## [Exercise description]
Output the material below in full, exactly as it is.

## [Recorded information]

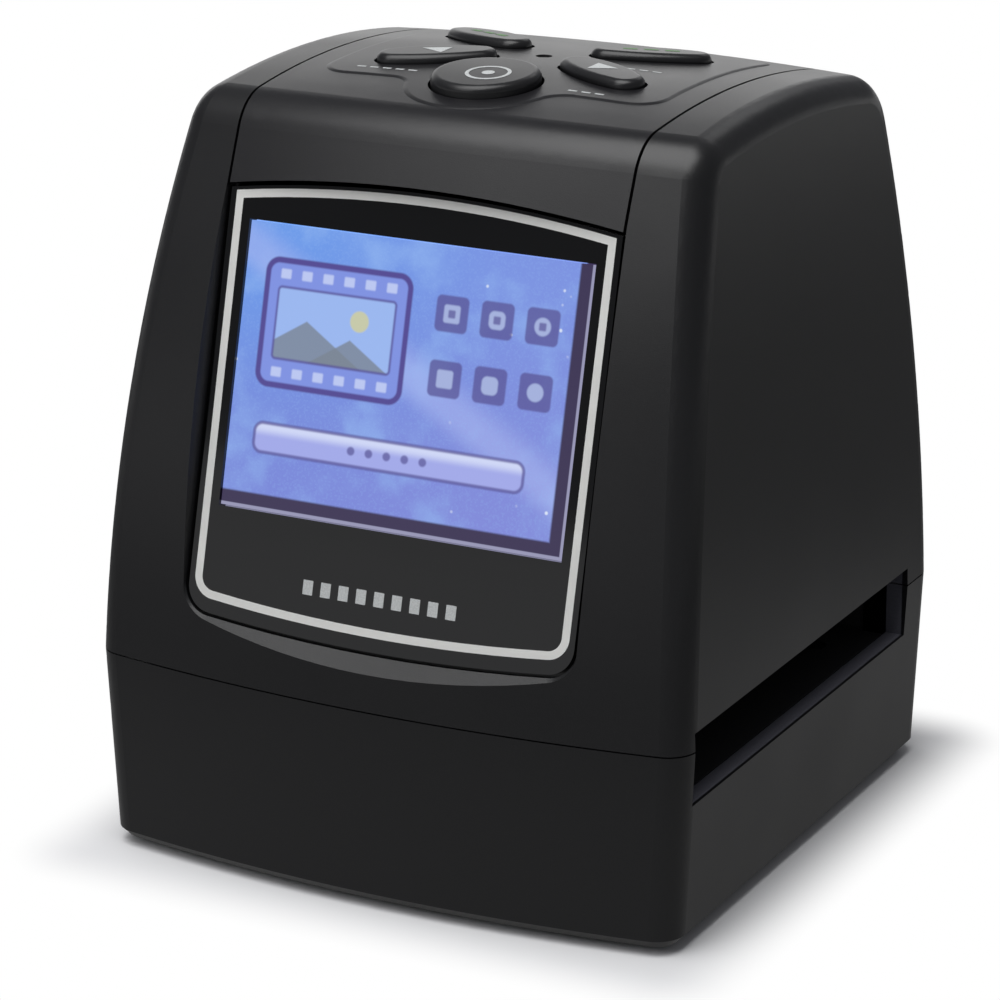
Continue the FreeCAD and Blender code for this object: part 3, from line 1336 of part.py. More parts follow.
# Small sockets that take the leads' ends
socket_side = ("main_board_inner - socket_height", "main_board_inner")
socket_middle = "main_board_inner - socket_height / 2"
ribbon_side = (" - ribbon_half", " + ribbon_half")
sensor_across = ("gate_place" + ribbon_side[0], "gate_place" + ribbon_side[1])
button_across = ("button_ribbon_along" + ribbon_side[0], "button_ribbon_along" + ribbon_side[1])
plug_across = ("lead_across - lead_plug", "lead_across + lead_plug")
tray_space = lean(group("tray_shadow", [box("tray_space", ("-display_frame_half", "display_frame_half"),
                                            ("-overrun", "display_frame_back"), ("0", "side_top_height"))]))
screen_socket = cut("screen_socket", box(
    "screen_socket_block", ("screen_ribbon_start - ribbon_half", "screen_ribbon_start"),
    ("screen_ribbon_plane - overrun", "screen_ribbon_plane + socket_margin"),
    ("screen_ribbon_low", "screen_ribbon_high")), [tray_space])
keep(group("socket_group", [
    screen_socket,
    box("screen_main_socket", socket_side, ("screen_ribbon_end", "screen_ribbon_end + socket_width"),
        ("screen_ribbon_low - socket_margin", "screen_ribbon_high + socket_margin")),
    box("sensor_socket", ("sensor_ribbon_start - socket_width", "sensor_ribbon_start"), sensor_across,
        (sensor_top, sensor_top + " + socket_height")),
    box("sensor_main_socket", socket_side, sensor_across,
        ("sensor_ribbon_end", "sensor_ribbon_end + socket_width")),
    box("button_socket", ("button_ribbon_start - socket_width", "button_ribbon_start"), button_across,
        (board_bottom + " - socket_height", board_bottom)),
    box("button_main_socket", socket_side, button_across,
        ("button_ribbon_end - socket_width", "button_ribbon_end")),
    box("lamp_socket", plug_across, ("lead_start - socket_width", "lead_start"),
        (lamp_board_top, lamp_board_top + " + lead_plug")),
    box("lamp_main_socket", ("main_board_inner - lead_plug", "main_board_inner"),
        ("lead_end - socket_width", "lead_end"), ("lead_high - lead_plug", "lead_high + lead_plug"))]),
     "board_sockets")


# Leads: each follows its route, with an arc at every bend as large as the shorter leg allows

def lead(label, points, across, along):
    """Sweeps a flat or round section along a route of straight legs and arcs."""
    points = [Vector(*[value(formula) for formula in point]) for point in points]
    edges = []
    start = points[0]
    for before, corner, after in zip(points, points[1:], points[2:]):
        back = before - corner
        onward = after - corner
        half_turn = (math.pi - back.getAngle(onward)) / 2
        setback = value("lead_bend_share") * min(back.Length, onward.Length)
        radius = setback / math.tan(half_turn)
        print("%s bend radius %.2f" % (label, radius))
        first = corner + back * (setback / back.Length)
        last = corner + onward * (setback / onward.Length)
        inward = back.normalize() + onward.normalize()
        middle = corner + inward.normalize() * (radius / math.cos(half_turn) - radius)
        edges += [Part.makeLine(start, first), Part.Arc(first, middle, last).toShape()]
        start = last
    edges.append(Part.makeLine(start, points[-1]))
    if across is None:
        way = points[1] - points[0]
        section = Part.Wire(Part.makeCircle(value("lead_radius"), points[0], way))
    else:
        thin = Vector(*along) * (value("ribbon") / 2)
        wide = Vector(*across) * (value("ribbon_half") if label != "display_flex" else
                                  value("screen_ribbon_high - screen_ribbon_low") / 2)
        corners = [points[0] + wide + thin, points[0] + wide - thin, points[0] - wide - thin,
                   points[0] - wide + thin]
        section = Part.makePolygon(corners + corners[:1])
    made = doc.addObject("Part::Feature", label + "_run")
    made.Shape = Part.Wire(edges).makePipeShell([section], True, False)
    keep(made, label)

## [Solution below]
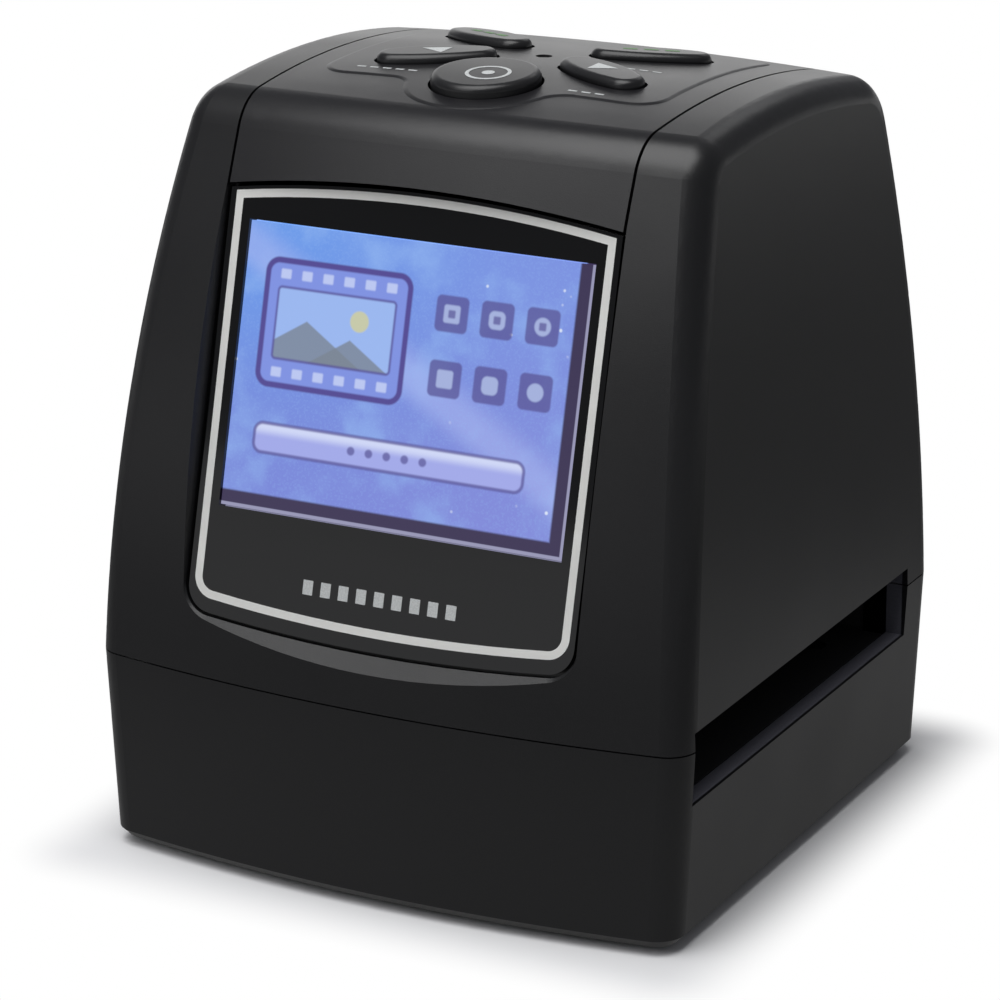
Continue the FreeCAD and Blender code for this object: part 3, from line 1336 of part.py. More parts follow.
# Small sockets that take the leads' ends
socket_side = ("main_board_inner - socket_height", "main_board_inner")
socket_middle = "main_board_inner - socket_height / 2"
ribbon_side = (" - ribbon_half", " + ribbon_half")
sensor_across = ("gate_place" + ribbon_side[0], "gate_place" + ribbon_side[1])
button_across = ("button_ribbon_along" + ribbon_side[0], "button_ribbon_along" + ribbon_side[1])
plug_across = ("lead_across - lead_plug", "lead_across + lead_plug")
tray_space = lean(group("tray_shadow", [box("tray_space", ("-display_frame_half", "display_frame_half"),
                                            ("-overrun", "display_frame_back"), ("0", "side_top_height"))]))
screen_socket = cut("screen_socket", box(
    "screen_socket_block", ("screen_ribbon_start - ribbon_half", "screen_ribbon_start"),
    ("screen_ribbon_plane - overrun", "screen_ribbon_plane + socket_margin"),
    ("screen_ribbon_low", "screen_ribbon_high")), [tray_space])
keep(group("socket_group", [
    screen_socket,
    box("screen_main_socket", socket_side, ("screen_ribbon_end", "screen_ribbon_end + socket_width"),
        ("screen_ribbon_low - socket_margin", "screen_ribbon_high + socket_margin")),
    box("sensor_socket", ("sensor_ribbon_start - socket_width", "sensor_ribbon_start"), sensor_across,
        (sensor_top, sensor_top + " + socket_height")),
    box("sensor_main_socket", socket_side, sensor_across,
        ("sensor_ribbon_end", "sensor_ribbon_end + socket_width")),
    box("button_socket", ("button_ribbon_start - socket_width", "button_ribbon_start"), button_across,
        (board_bottom + " - socket_height", board_bottom)),
    box("button_main_socket", socket_side, button_across,
        ("button_ribbon_end - socket_width", "button_ribbon_end")),
    box("lamp_socket", plug_across, ("lead_start - socket_width", "lead_start"),
        (lamp_board_top, lamp_board_top + " + lead_plug")),
    box("lamp_main_socket", ("main_board_inner - lead_plug", "main_board_inner"),
        ("lead_end - socket_width", "lead_end"), ("lead_high - lead_plug", "lead_high + lead_plug"))]),
     "board_sockets")


# Leads: each follows its route, with an arc at every bend as large as the shorter leg allows

def lead(label, points, across, along):
    """Sweeps a flat or round section along a route of straight legs and arcs."""
    points = [Vector(*[value(formula) for formula in point]) for point in points]
    edges = []
    start = points[0]
    for before, corner, after in zip(points, points[1:], points[2:]):
        back = before - corner
        onward = after - corner
        half_turn = (math.pi - back.getAngle(onward)) / 2
        setback = value("lead_bend_share") * min(back.Length, onward.Length)
        radius = setback / math.tan(half_turn)
        print("%s bend radius %.2f" % (label, radius))
        first = corner + back * (setback / back.Length)
        last = corner + onward * (setback / onward.Length)
        inward = back.normalize() + onward.normalize()
        middle = corner + inward.normalize() * (radius / math.cos(half_turn) - radius)
        edges += [Part.makeLine(start, first), Part.Arc(first, middle, last).toShape()]
        start = last
    edges.append(Part.makeLine(start, points[-1]))
    if across is None:
        way = points[1] - points[0]
        section = Part.Wire(Part.makeCircle(value("lead_radius"), points[0], way))
    else:
        thin = Vector(*along) * (value("ribbon") / 2)
        wide = Vector(*across) * (value("ribbon_half") if label != "display_flex" else
                                  value("screen_ribbon_high - screen_ribbon_low") / 2)
        corners = [points[0] + wide + thin, points[0] + wide - thin, points[0] - wide - thin,
                   points[0] - wide + thin]
        section = Part.makePolygon(corners + corners[:1])
    made = doc.addObject("Part::Feature", label + "_run")
    made.Shape = Part.Wire(edges).makePipeShell([section], True, False)
    keep(made, label)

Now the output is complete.